Data is distributed according to a specific range of values.

Example:

CustomerID 1-1000000     → Shard A
CustomerID 1000001-2000000 → Shard B
CustomerID 2000001-3000000 → Shard C

Advantages:

Simple implementation
Easy to understand

Disadvantages:

Uneven distribution if certain ranges receive more traffic

Hash-Based Sharding

A hash function determines which shard stores a record.

Example:

Shard Number = CustomerID MOD 4

If:

CustomerID = 101
101 MOD 4 = 1

The record is stored in Shard 1.

Advantages:

Even data distribution
Reduces hotspot issues

Disadvantages:

More complex query routing
Difficult shard expansion

Directory-Based Sharding

A lookup table maintains information about which shard contains specific data.

Example:

Customer ID Range	Shard
1-500000	Shard A
500001-1000000	Shard B

Advantages:

Flexible data placement
Easier migration

Disadvantages:

Additional overhead for maintaining the directory

Geographic Sharding

Data is divided according to geographic regions.

Example:

Region	Shard
Asia	Shard Asia
Europe	Shard Europe
North America	Shard USA

Advantages:

Faster regional access
Lower network latency

Disadvantages:

Complexity when users move between regions

SQL Considerations in Sharded Databases

Query Routing

The application or middleware must determine which shard contains the required data before executing a query.

Example:

SELECT *
FROM Customers
WHERE CustomerID = 1500;

The system must identify the appropriate shard and direct the query accordingly.

Cross-Shard Queries

Some queries require data from multiple shards.

Example:

SELECT COUNT(*)
FROM Customers;

Since customer records are spread across multiple shards, the query must collect results from all shards and combine them.

This process increases complexity and may affect performance.

Joins Across Shards

Joining tables stored on different shards can be difficult.

Example:

SELECT c.CustomerName,
       o.OrderAmount
FROM Customers c
JOIN Orders o
ON c.CustomerID = o.CustomerID;

If Customers and Orders reside on different shards, the database must transfer data between servers before performing the join.

To reduce this issue, related data is often stored together within the same shard.

Transactions

Maintaining transactions across multiple shards is more complex than within a single database.

Example:

BEGIN TRANSACTION;

UPDATE Accounts
SET Balance = Balance - 1000
WHERE AccountID = 101;

UPDATE Accounts
SET Balance = Balance + 1000
WHERE AccountID = 202;

COMMIT;

If the accounts exist in different shards, ensuring transaction consistency becomes challenging.
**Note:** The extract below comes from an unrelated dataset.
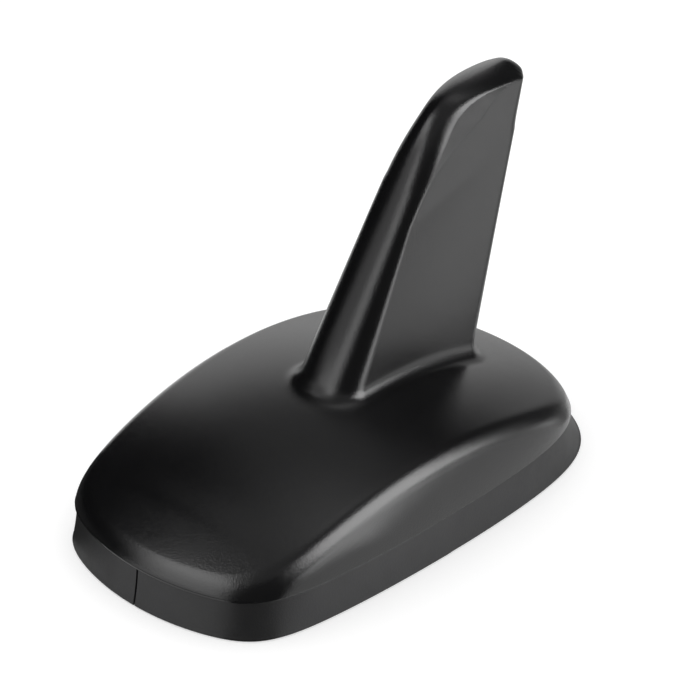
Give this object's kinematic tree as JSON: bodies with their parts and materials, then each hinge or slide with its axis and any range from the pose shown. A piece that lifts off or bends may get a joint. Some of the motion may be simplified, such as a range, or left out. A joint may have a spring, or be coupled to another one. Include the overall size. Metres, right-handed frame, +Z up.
{
  "type": "shark fin roof aerial",
  "caption": "Low arched cover with a swept-back fin in one satin black moulding, on a rubber skirt and a stick-on base plate, with aerial boards inside",
  "frame": {"origin": "on the roof surface, under the middle of the skirt's length and width", "axes": "X across the car, Y along it with the nose at -Y and the fin's tip at +Y, Z up from the roof"},
  "size_m": [0.0608, 0.104, 0.0726],
  "materials": {
    "cover_plastic": "satin, fine moulded grain",
    "skirt_rubber": "matt moulded rubber",
    "plate_plastic": "satin glass-filled plastic",
    "seal_silicone": "matt silicone",
    "pad_foam": "closed-cell foam tape",
    "screw_steel": "zinc-plated steel",
    "gland_rubber": "matt moulded rubber",
    "main_board_laminate": "glossy solder mask on glass laminate",
    "board_screw_steel": "zinc-plated steel",
    "fin_board_laminate": "glossy solder mask, raised copper line",
    "damper_foam": "open-cell foam",
    "coil_copper": "enamelled copper wire",
    "patch_ceramic": "fired ceramic with a silvered top",
    "patch_tape": "double-sided tape",
    "pin_brass": "tinned brass",
    "can_tinplate": "pressed tinplate",
    "chip_epoxy": "moulded epoxy",
    "filter_ceramic": "fired ceramic",
    "capacitor_ceramic": "ceramic with tinned ends",
    "choke_ferrite": "sintered ferrite",
    "clip_gilt": "gilt spring strip",
    "socket_gilt": "gilt brass"
  },
  "bodies": {
    "root": {"cover": "cover_plastic", "skirt": "skirt_rubber", "base_plate": "plate_plastic", "seal_cord": "seal_silicone", "adhesive_pad": "pad_foam", "cover_screws": "screw_steel", "lead_gland": "gland_rubber", "main_board": "main_board_laminate", "board_screws": "board_screw_steel", "fin_board": "fin_board_laminate", "fin_board_foam": "damper_foam", "loading_coil": "coil_copper", "patch_ceramic": "patch_ceramic", "patch_tape": "patch_tape", "patch_pin": "pin_brass", "shield_can": "can_tinplate", "amplifier_chip": "chip_epoxy", "filter_blocks": "filter_ceramic", "chip_capacitors": "capacitor_ceramic", "feed_choke": "choke_ferrite", "contact_clips": "clip_gilt", "coax_sockets": "socket_gilt"}
  },
  "joints": []
}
Distributed transaction protocols such as Two-Phase Commit (2PC) may be required.

Data Consistency

Data synchronization among shards must be carefully managed.

Challenges include:

Duplicate records
Delayed updates
Synchronization failures
Conflicting transactions

Database architects must design systems to maintain consistency while preserving performance.

Shard Key Selection

A shard key determines how data is distributed among shards.
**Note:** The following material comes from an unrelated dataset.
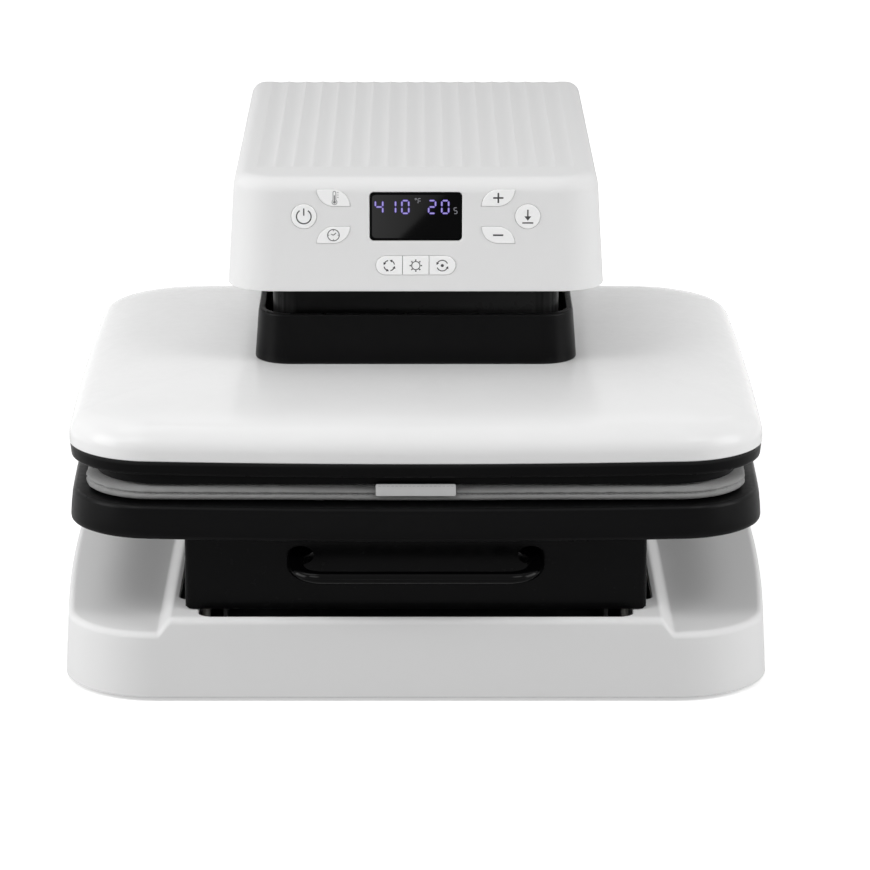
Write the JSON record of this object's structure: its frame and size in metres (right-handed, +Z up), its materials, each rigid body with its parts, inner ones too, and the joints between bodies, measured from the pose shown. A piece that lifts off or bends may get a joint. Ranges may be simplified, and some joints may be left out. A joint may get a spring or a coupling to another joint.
{
  "type": "automatic heat press",
  "caption": "Desktop heat press: a motor-driven heated upper platen on a rear column closes onto a padded lower platen that pulls out on a drawer.",
  "frame": {"origin": "on the table, under the centre of the overall footprint, handle included", "axes": "+X to the right seen from the front, +Y to the back, +Z up"},
  "size_m": [0.434, 0.4718, 0.2903],
  "materials": {
    "white_gloss": "glossy white moulded plastic",
    "white_satin": "satin white moulded plastic",
    "black_satin": "satin black plastic",
    "black_gloss": "glossy black plastic",
    "black_sheet": "black powder-coated sheet steel",
    "frame_steel": "welded plate steel",
    "zinc": "zinc-plated steel",
    "ground_steel": "ground and polished steel",
    "bronze": "bearing bronze",
    "motor_grey": "painted motor can",
    "coated_aluminium": "cast aluminium with a dark non-stick coating",
    "element_steel": "oxidised steel sheath",
    "ceramic": "unglazed ceramic",
    "blanket": "mineral fibre felt",
    "pad_fabric": "light grey heat-proof fabric over silicone foam",
    "rubber": "soft black rubber",
    "nylon": "natural nylon",
    "board": "green circuit board",
    "module": "dark moulded resin"
  },
  "bodies": {
    "chassis": {"base_shell": "white_gloss", "base_plate": "black_sheet", "rubber_feet": "rubber", "case_screws": "zinc", "slide_bed": "black_sheet", "slide_rails_fixed": "zinc", "glide_strips": "nylon", "frame_side_plates": "frame_steel", "frame_cross_bars": "frame_steel", "column_shell": "white_satin", "rear_cover": "white_satin", "head_shell": "white_satin", "head_underside": "white_satin", "inner_sleeve": "black_satin", "display_window": "black_gloss", "display_module": "module", "control_board": "board", "bearing_plate": "frame_steel", "drive_plate": "frame_steel", "plate_standoffs": "zinc", "guide_bushings": "bronze", "thrust_bearing": "ground_steel", "lift_motor": "motor_grey", "position_sensors": "board", "power_board": "board", "power_inlet": "black_satin", "switch_frame": "black_satin"},
    "upper_platen": {"platen_shell": "white_gloss", "platen_rim": "black_satin", "outer_sleeve": "black_satin", "carrier_plate": "frame_steel", "heat_plate": "coated_aluminium", "heating_element": "element_steel", "insulation_blanket": "blanket", "platen_bolts": "zinc", "ceramic_spacers": "ceramic", "guide_rods": "ground_steel", "lead_screw": "ground_steel", "thermal_cutout": "module"},
    "drawer": {"lower_platen": "black_satin", "press_pad": "pad_fabric", "pad_tab": "white_satin", "drawer_box": "black_satin", "drawer_handle": "black_gloss", "handle_screws": "zinc", "slide_rails_drawer": "zinc"},
    "rail_middles": {"slide_rails_middle": "zinc"},
    "nut": {"nut_gear": "bronze"},
    "pinion": {"motor_pinion": "frame_steel"},
    "rocker": {"power_rocker": "black_gloss"},
    "power_key": {"power_button": "white_gloss"},
    "temperature_key": {"temperature_button": "white_gloss"},
    "time_key": {"time_button": "white_gloss"},
    "plus_key": {"plus_button": "white_gloss"},
    "minus_key": {"minus_button": "white_gloss"},
    "start_key": {"start_button": "white_gloss"},
    "cycle_key": {"preset_cycle_button": "white_gloss"},
    "heat_key": {"preset_heat_button": "white_gloss"},
    "auto_key": {"preset_auto_button": "white_gloss"}
  },
  "joints": [
    {"name": "platen_lift", "type": "slide", "parent": "chassis", "child": "upper_platen", "axis": [0, 0, 1], "range_m": [0, 0.018]},
    {"name": "drawer_slide", "type": "slide", "parent": "chassis", "child": "drawer", "axis": [0, -1, 0], "range_m": [0, 0.3]},
    {"name": "rail_slide", "type": "slide", "parent": "chassis", "child": "rail_middles", "axis": [0, -1, 0], "range_m": [0, 0.15]},
    {"name": "nut_turn", "type": "hinge", "parent": "chassis", "child": "nut", "pos_m": [0, -0.01405, 0.23605], "axis": [0, 0, 1], "range_deg": [-541, 0]},
    {"name": "pinion_turn", "type": "hinge", "parent": "chassis", "child": "pinion", "pos_m": [0, 0.02505, 0.23605], "axis": [0, 0, 1], "range_deg": [0, 1801]},
    {"name": "rocker_tilt", "type": "hinge", "parent": "chassis", "child": "rocker", "pos_m": [0.022, 0.23175, 0.076], "axis": [1, 0, 0], "range_deg": [0, 20]},
    {"name": "power_press", "type": "slide", "parent": "chassis", "child": "power_key", "axis": [0, 1, 0], "range_m": [0, 0.001], "stiffness_N_per_m": 400, "springref_m": -0.001},
    {"name": "temperature_press", "type": "slide", "parent": "chassis", "child": "temperature_key", "axis": [0, 1, 0], "range_m": [0, 0.001], "stiffness_N_per_m": 400, "springref_m": -0.001},
    {"name": "time_press", "type": "slide", "parent": "chassis", "child": "time_key", "axis": [0, 1, 0], "range_m": [0, 0.001], "stiffness_N_per_m": 400, "springref_m": -0.001},
    {"name": "plus_press", "type": "slide", "parent": "chassis", "child": "plus_key", "axis": [0, 1, 0], "range_m": [0, 0.001], "stiffness_N_per_m": 400, "springref_m": -0.001},
    {"name": "minus_press", "type": "slide", "parent": "chassis", "child": "minus_key", "axis": [0, 1, 0], "range_m": [0, 0.001], "stiffness_N_per_m": 400, "springref_m": -0.001},
    {"name": "start_press", "type": "slide", "parent": "chassis", "child": "start_key", "axis": [0, 1, 0], "range_m": [0, 0.001], "stiffness_N_per_m": 400, "springref_m": -0.001},
    {"name": "cycle_press", "type": "slide", "parent": "chassis", "child": "cycle_key", "axis": [0, 1, 0], "range_m": [0, 0.001], "stiffness_N_per_m": 400, "springref_m": -0.001},
    {"name": "heat_press", "type": "slide", "parent": "chassis", "child": "heat_key", "axis": [0, 1, 0], "range_m": [0, 0.001], "stiffness_N_per_m": 400, "springref_m": -0.001},
    {"name": "auto_press", "type": "slide", "parent": "chassis", "child": "auto_key", "axis": [0, 1, 0], "range_m": [0, 0.001], "stiffness_N_per_m": 400, "springref_m": -0.001}
  ],
  "couplings": [
    {"joint": "nut_turn", "follows": "platen_lift", "rad_per_m": -523.6},
    {"joint": "pinion_turn", "follows": "platen_lift", "rad_per_m": 1745.3},
    {"joint": "rail_slide", "follows": "drawer_slide", "ratio": 0.5}
  ]
}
An ideal shard key should:

Distribute data evenly
Minimize hotspots
Support common queries
Remain stable over time

Examples of shard keys:

Customer ID
User ID
Region Code
Product ID

Poor shard key selection may result in uneven workloads where some shards become overloaded while others remain underutilized.

Challenges of Database Sharding

Increased Complexity

Managing multiple databases is more complicated than managing a single database.

Difficult Reporting

Aggregating information from all shards can be resource-intensive.

Backup Management

Each shard requires separate backup and recovery procedures.

Rebalancing Data

When new shards are added, existing data may need redistribution.

Application Changes

Applications often require modifications to support shard-aware query routing.

Real-World Applications of Sharding

Social Media Platforms

User data is distributed across multiple shards to support millions of active users.

E-Commerce Systems

Customer records, orders, and product information are spread across several databases to handle heavy traffic.

Online Gaming Platforms

Player profiles, game statistics, and transaction data are partitioned among multiple servers.

Cloud Services

Large cloud providers use sharding to manage enormous datasets efficiently while maintaining high performance.

Best Practices for Database Sharding

Choose an effective shard key.
Keep related data within the same shard whenever possible.
Avoid unnecessary cross-shard joins.
Monitor shard utilization regularly.
Plan for future expansion and rebalancing.
Automate backup and recovery processes.
Implement strong monitoring and alerting systems.
Test performance under realistic workloads before deployment.

Conclusion

Database sharding is a powerful technique for scaling databases horizontally by distributing data across multiple servers. It improves performance, storage capacity, and scalability while enabling applications to handle massive amounts of data and user traffic. However, sharding introduces additional complexity in query routing, transactions, consistency management, and maintenance. Successful implementation requires careful planning, appropriate shard key selection, and a solid understanding of SQL operations in distributed environments. When designed properly, sharding becomes a critical component of modern high-performance database architectures.